▸ **Directions**: Print the data that follows exactly.

▸ **Available data**:
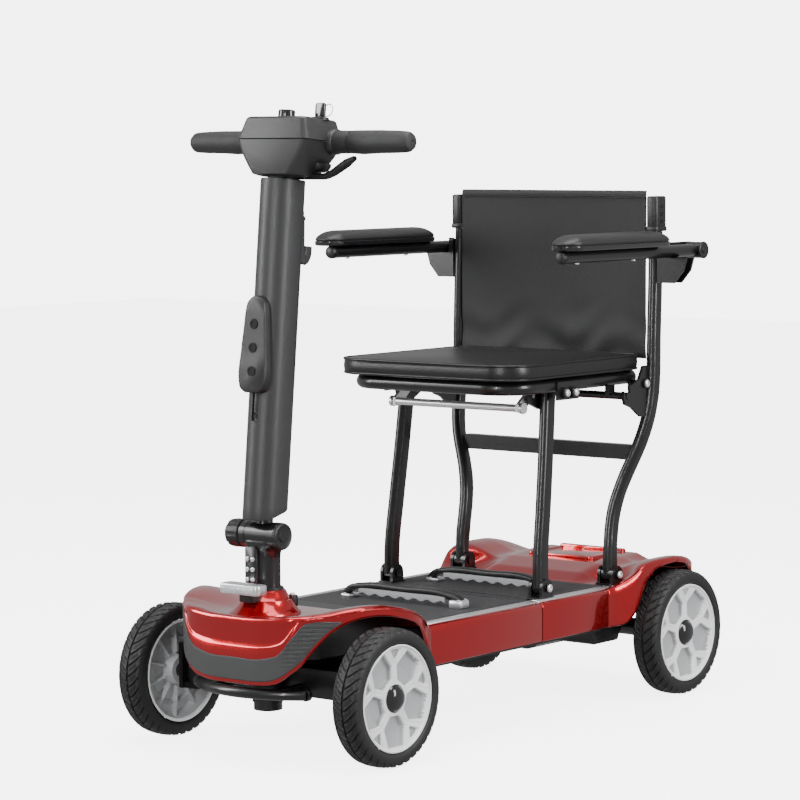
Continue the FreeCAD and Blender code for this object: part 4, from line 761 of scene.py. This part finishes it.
def column_part():
    zs = np.r_[25, 25.6, 27, 40, 90, 130, 160, 164.6, 165.4, 170, 200, 240, 280, 320, 338, 342.6, 343.4, 360,
        420, 470]
    zs = np.r_[zs, 514.4, 515.6, 516]
    angles = np.radians(np.r_[-90, -84, -79, -78, -72, -66, -58, -50, -40, -30, -20, -10, 0, 12, 24, 36, 48,
        58, 68, 78,
        84, 90, 96, 102, 112, 122, 132, 144, 156, 168, 180, 190, 200, 210, 220, 224, 226, 238,
        246, 252, 258, 259, 264])
    rows = []
    for z in zs:
        pull = {25: 1.2, 25.6: 0.4, 515.6: 0.4, 516: 1.2}.get(float(z), 0)
        ring = []
        for a in angles:
            x = (28 - pull) * math.cos(a)
            y = (28 - pull) * math.sin(a)
            y += (7 if math.sin(a) > 0 else -7) * min(1, abs(math.sin(a)) * 5)
            if abs(x) < 5.6 and y < 0 and 165 < z < 343:
                y += 3.2
            foot = z
            if z < 30:
                foot = z + 17 * ease(-35, 35, y) - 4
            ring.append((x, y, foot))
        rows.append(ring)
    return tube(rows)


def build_column():
    make("column_sleeve", [leaning(column_part())], TILLER, "tiller", ["column_cover"],
        sharp=32)
    inserts = [slab((-5, -32.6, 168), (5, -31.4, 340), 4, 0.5, axis=1)]
    make("column_slot_insert", lean_all(inserts), BLACK_PLASTIC, "tiller")
    # the vent slots are near-black slabs: painted shade in the openings
    vents = [slab((-20, -31.5, z - 2), (-3, -27, z + 2), 1.6, 0.3, axis=1) for z in (480, 493, 506)]
    turn = math.radians(-24)
    for points, faces in vents:
        x, y = points[:, 0].copy(), points[:, 1].copy()
        points[:, 0] = x * math.cos(turn) - (y + 28) * math.sin(turn) - 2
        points[:, 1] = x * math.sin(turn) + (y + 28) * math.cos(turn) - 28 + 0.6
    make("column_vents", lean_all(vents), GAP_SHADE, "tiller")
    screws = [bolt((0, -31.6, z), "Y", -1, 3.4, 2) for z in (176, 332)]
    make("column_slot_screws", lean_all(screws), BLACK_METAL, "tiller")
    low, high = 205.0, 345.5
    front, back = -47.0, -34.6
    outline = spline([(-13, low), (-22, low + 6), (-25, low + 16), (-23.5, low + 60), (-20, high - 40),
        (-19, high - 26), (-13, high - 6), (-4, high - 0.5), (4, high - 0.5), (13, high - 6),
        (19, high - 26), (20, high - 40), (23.5, low + 60), (25, low + 16), (22, low + 6), (13, low)], 72)
    middle = np.array([0, (low + high) / 2])
    rows = []
    for y, inset in ((back, 0), (front + 3, 0), (front + 1, 0.8), (front, 3)):
        ring = middle + (outline - middle) * (1 - inset / 40)
        rows.append(np.stack([ring[:, 0], np.full(len(ring), y), ring[:, 1]], 1))
    make("accessory_plate", [leaning(tube(rows))], BLACK_PLASTIC, "tiller",
        ["accessory_bracket"])
    # the eyes are near-black dimples: painted shade in the holes
    eyes = [lathe([(front - 0.6, 7.5), (front - 1.2, 7), (front - 1.2, 4.6), (front + 3, 4.2),
        (front + 3, 0)],
        "Y", (0, 0, z), 32) for z in (236, 270, 304)]
    make("accessory_plate_eyes", lean_all(eyes), GAP_SHADE, "tiller", sharp=30)
    hook = spline([(0, 40, 470), (0, 43, 460), (0, 45, 440), (0, 47, 418), (0, 50, 406), (0, 57, 403),
        (0, 62, 410),
        (0, 63, 423)], 40)
    parts = [sweep(hook, plate(8, 3, 2.4, 4), (1, 0, 0.0001)),
        lathe([(-11, 3.5), (11, 3.5)], "X", (0, 39, 462), 20)]
    make("bag_hook_arm", lean_all(parts), TILLER, "bag_hook", ["bag_hook"])
    make("bag_hook_seat", [leaning(slab((-12, 33.5, 452), (12, 38, 474), 4, 1.4, axis=1))], BLACK_PLASTIC,
        "tiller")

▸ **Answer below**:
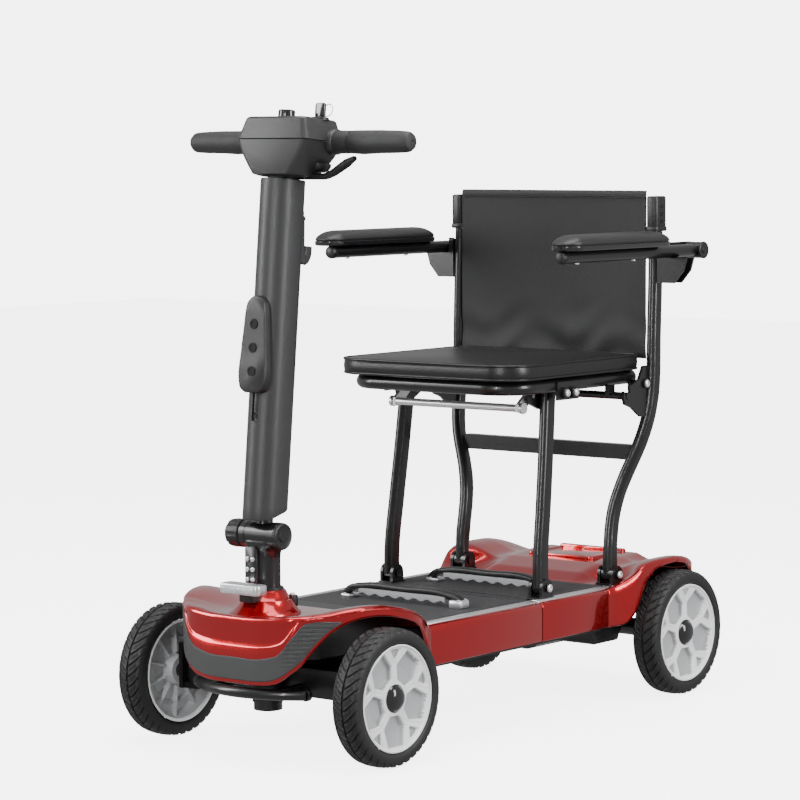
Continue the FreeCAD and Blender code for this object: part 4, from line 761 of scene.py. This part finishes it.
def column_part():
    zs = np.r_[25, 25.6, 27, 40, 90, 130, 160, 164.6, 165.4, 170, 200, 240, 280, 320, 338, 342.6, 343.4, 360,
        420, 470]
    zs = np.r_[zs, 514.4, 515.6, 516]
    angles = np.radians(np.r_[-90, -84, -79, -78, -72, -66, -58, -50, -40, -30, -20, -10, 0, 12, 24, 36, 48,
        58, 68, 78,
        84, 90, 96, 102, 112, 122, 132, 144, 156, 168, 180, 190, 200, 210, 220, 224, 226, 238,
        246, 252, 258, 259, 264])
    rows = []
    for z in zs:
        pull = {25: 1.2, 25.6: 0.4, 515.6: 0.4, 516: 1.2}.get(float(z), 0)
        ring = []
        for a in angles:
            x = (28 - pull) * math.cos(a)
            y = (28 - pull) * math.sin(a)
            y += (7 if math.sin(a) > 0 else -7) * min(1, abs(math.sin(a)) * 5)
            if abs(x) < 5.6 and y < 0 and 165 < z < 343:
                y += 3.2
            foot = z
            if z < 30:
                foot = z + 17 * ease(-35, 35, y) - 4
            ring.append((x, y, foot))
        rows.append(ring)
    return tube(rows)


def build_column():
    make("column_sleeve", [leaning(column_part())], TILLER, "tiller", ["column_cover"],
        sharp=32)
    inserts = [slab((-5, -32.6, 168), (5, -31.4, 340), 4, 0.5, axis=1)]
    make("column_slot_insert", lean_all(inserts), BLACK_PLASTIC, "tiller")
    # the vent slots are near-black slabs: painted shade in the openings
    vents = [slab((-20, -31.5, z - 2), (-3, -27, z + 2), 1.6, 0.3, axis=1) for z in (480, 493, 506)]
    turn = math.radians(-24)
    for points, faces in vents:
        x, y = points[:, 0].copy(), points[:, 1].copy()
        points[:, 0] = x * math.cos(turn) - (y + 28) * math.sin(turn) - 2
        points[:, 1] = x * math.sin(turn) + (y + 28) * math.cos(turn) - 28 + 0.6
    make("column_vents", lean_all(vents), GAP_SHADE, "tiller")
    screws = [bolt((0, -31.6, z), "Y", -1, 3.4, 2) for z in (176, 332)]
    make("column_slot_screws", lean_all(screws), BLACK_METAL, "tiller")
    low, high = 205.0, 345.5
    front, back = -47.0, -34.6
    outline = spline([(-13, low), (-22, low + 6), (-25, low + 16), (-23.5, low + 60), (-20, high - 40),
        (-19, high - 26), (-13, high - 6), (-4, high - 0.5), (4, high - 0.5), (13, high - 6),
        (19, high - 26), (20, high - 40), (23.5, low + 60), (25, low + 16), (22, low + 6), (13, low)], 72)
    middle = np.array([0, (low + high) / 2])
    rows = []
    for y, inset in ((back, 0), (front + 3, 0), (front + 1, 0.8), (front, 3)):
        ring = middle + (outline - middle) * (1 - inset / 40)
        rows.append(np.stack([ring[:, 0], np.full(len(ring), y), ring[:, 1]], 1))
    make("accessory_plate", [leaning(tube(rows))], BLACK_PLASTIC, "tiller",
        ["accessory_bracket"])
    # the eyes are near-black dimples: painted shade in the holes
    eyes = [lathe([(front - 0.6, 7.5), (front - 1.2, 7), (front - 1.2, 4.6), (front + 3, 4.2),
        (front + 3, 0)],
        "Y", (0, 0, z), 32) for z in (236, 270, 304)]
    make("accessory_plate_eyes", lean_all(eyes), GAP_SHADE, "tiller", sharp=30)
    hook = spline([(0, 40, 470), (0, 43, 460), (0, 45, 440), (0, 47, 418), (0, 50, 406), (0, 57, 403),
        (0, 62, 410),
        (0, 63, 423)], 40)
    parts = [sweep(hook, plate(8, 3, 2.4, 4), (1, 0, 0.0001)),
        lathe([(-11, 3.5), (11, 3.5)], "X", (0, 39, 462), 20)]
    make("bag_hook_arm", lean_all(parts), TILLER, "bag_hook", ["bag_hook"])
    make("bag_hook_seat", [leaning(slab((-12, 33.5, 452), (12, 38, 474), 4, 1.4, axis=1))], BLACK_PLASTIC,
        "tiller")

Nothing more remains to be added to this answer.